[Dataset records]
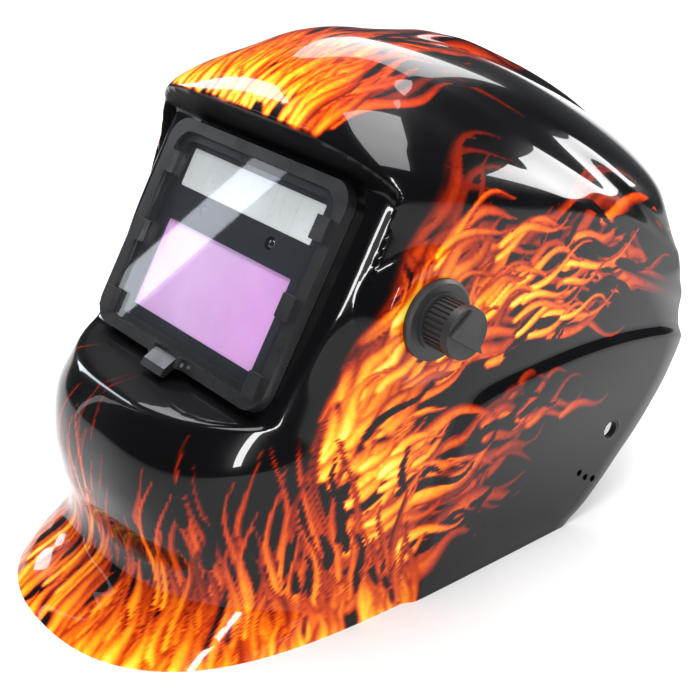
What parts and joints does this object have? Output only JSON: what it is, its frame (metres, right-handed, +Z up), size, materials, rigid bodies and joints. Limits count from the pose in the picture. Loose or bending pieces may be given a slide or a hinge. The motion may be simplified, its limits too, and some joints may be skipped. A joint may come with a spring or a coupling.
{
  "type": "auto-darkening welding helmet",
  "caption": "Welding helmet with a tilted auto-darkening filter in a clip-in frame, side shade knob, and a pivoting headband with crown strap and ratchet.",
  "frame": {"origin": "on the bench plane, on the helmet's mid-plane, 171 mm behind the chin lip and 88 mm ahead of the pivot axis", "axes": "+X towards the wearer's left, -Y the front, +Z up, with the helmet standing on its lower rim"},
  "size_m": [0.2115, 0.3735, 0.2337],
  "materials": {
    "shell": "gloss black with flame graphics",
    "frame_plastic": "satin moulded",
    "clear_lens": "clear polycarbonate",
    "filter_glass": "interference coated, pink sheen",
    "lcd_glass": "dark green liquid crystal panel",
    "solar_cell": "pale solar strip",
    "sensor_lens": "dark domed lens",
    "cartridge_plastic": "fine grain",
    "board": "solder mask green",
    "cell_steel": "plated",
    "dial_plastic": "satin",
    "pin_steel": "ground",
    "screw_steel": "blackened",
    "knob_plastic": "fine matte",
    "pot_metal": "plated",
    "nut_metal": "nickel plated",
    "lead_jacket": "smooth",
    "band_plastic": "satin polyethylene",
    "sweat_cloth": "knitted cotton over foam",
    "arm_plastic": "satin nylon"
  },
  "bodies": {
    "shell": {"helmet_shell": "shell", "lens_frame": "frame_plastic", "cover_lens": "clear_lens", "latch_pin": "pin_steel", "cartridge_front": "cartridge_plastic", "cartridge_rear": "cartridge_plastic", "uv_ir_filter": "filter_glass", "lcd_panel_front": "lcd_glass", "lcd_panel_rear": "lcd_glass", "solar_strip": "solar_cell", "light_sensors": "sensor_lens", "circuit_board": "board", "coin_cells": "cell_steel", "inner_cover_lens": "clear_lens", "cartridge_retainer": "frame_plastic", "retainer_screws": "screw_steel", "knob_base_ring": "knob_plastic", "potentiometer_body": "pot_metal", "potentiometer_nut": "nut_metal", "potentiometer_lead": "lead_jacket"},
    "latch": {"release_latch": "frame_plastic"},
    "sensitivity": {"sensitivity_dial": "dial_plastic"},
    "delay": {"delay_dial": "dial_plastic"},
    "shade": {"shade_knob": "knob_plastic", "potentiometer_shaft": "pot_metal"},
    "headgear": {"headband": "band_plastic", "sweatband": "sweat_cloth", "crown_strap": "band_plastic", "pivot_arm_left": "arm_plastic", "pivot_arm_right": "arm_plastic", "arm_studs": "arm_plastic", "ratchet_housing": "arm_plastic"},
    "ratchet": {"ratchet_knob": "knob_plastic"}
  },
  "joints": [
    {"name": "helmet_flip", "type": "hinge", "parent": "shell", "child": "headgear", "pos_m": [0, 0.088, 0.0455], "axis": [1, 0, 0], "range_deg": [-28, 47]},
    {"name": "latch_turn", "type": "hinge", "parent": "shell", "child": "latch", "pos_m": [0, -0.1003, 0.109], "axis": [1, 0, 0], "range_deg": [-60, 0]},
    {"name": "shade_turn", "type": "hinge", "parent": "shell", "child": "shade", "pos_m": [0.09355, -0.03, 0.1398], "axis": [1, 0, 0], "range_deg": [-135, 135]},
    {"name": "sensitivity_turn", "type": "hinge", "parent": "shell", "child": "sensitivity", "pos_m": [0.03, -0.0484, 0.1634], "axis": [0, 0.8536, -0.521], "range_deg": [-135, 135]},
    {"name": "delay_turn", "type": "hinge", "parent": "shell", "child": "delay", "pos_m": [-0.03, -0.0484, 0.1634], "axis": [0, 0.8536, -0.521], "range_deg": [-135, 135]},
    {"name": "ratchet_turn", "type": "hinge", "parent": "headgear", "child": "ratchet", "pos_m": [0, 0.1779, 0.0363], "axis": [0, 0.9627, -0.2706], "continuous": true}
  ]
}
...
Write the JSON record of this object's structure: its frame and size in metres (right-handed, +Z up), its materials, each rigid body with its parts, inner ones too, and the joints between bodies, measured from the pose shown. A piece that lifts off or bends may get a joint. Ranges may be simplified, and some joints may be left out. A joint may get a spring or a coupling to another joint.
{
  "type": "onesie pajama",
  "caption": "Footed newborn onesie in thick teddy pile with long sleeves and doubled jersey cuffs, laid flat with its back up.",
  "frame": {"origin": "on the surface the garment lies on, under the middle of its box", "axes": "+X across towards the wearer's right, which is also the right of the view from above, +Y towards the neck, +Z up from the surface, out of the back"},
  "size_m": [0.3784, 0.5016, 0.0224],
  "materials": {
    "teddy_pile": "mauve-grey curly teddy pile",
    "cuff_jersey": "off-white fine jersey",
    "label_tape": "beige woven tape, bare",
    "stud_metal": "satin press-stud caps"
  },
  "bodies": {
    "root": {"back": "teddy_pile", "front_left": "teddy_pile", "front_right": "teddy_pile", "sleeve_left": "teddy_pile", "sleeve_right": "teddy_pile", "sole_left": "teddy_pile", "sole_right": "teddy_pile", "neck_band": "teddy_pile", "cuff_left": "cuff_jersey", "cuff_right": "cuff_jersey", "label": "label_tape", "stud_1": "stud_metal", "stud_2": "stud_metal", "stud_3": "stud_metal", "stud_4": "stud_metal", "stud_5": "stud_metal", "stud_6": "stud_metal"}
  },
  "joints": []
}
---
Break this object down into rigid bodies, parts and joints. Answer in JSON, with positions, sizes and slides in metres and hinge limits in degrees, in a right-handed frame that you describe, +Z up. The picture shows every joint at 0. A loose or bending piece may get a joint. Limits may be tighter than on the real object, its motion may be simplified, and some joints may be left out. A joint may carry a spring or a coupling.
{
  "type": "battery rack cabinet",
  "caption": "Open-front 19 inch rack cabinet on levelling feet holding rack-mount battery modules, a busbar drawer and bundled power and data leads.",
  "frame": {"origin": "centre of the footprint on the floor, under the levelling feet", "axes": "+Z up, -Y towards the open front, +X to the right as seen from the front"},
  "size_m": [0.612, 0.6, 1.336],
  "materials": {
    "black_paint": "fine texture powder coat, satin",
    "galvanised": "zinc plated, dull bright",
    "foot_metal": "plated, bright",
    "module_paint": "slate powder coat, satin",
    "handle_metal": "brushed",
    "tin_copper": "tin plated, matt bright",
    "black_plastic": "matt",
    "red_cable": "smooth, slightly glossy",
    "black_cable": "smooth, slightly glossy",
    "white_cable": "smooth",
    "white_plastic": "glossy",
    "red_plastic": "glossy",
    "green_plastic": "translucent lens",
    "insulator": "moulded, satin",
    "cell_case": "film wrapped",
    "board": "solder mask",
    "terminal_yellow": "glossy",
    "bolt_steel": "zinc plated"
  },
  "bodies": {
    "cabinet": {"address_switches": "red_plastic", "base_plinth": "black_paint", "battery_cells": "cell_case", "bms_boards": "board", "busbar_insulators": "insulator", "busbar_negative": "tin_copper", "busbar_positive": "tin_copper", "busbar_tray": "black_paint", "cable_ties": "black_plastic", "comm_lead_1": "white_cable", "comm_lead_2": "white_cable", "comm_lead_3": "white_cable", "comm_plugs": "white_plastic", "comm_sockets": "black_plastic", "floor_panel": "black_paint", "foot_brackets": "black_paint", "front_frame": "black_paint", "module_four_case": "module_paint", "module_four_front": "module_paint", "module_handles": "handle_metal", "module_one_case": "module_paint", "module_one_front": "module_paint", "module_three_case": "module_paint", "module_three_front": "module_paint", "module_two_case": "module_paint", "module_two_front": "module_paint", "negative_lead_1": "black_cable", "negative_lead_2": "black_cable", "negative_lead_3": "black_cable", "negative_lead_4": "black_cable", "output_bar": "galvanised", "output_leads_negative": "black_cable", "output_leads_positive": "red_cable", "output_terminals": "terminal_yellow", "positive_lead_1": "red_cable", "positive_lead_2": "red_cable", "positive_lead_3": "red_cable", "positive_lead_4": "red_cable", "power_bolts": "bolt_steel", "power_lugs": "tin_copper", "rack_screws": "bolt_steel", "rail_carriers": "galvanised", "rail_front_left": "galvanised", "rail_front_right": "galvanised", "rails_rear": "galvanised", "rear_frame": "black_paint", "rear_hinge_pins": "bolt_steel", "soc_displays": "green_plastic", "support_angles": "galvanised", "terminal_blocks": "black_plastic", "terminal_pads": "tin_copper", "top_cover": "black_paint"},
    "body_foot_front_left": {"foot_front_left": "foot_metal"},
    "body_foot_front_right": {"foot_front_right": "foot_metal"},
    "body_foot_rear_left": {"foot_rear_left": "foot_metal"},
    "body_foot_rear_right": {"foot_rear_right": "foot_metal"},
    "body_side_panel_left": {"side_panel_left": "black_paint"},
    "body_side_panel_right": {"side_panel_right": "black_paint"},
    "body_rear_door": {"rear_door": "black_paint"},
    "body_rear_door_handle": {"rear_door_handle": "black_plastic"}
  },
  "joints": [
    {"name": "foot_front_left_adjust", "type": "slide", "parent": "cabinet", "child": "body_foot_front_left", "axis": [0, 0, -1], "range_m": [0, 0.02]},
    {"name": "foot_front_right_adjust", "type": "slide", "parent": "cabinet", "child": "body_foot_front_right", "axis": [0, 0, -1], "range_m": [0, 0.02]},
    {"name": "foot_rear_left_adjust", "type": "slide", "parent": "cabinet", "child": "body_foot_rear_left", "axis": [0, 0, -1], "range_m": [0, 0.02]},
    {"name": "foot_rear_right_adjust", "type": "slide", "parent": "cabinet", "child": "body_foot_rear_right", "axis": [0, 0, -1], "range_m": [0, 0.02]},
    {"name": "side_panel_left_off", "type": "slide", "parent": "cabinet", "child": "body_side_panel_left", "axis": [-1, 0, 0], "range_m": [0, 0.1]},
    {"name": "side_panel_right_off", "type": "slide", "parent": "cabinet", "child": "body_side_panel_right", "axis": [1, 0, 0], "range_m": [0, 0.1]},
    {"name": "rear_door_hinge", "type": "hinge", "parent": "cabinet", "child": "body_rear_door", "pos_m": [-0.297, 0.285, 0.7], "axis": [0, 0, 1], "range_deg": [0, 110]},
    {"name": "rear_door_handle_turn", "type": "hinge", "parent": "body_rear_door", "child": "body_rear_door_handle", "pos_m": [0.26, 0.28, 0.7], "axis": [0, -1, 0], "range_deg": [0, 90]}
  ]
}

## [Given task]
Which lines hold the word "rigid"? Return all of them from the records above.

## [Output below]
What parts and joints does this object have? Output only JSON: what it is, its frame (metres, right-handed, +Z up), size, materials, rigid bodies and joints. Limits count from the pose in the picture. Loose or bending pieces may be given a slide or a hinge. The motion may be simplified, its limits too, and some joints may be skipped. A joint may come with a spring or a coupling.
Write the JSON record of this object's structure: its frame and size in metres (right-handed, +Z up), its materials, each rigid body with its parts, inner ones too, and the joints between bodies, measured from the pose shown. A piece that lifts off or bends may get a joint. Ranges may be simplified, and some joints may be left out. A joint may get a spring or a coupling to another joint.
Break this object down into rigid bodies, parts and joints. Answer in JSON, with positions, sizes and slides in metres and hinge limits in degrees, in a right-handed frame that you describe, +Z up. The picture shows every joint at 0. A loose or bending piece may get a joint. Limits may be tighter than on the real object, its motion may be simplified, and some joints may be left out. A joint may carry a spring or a coupling.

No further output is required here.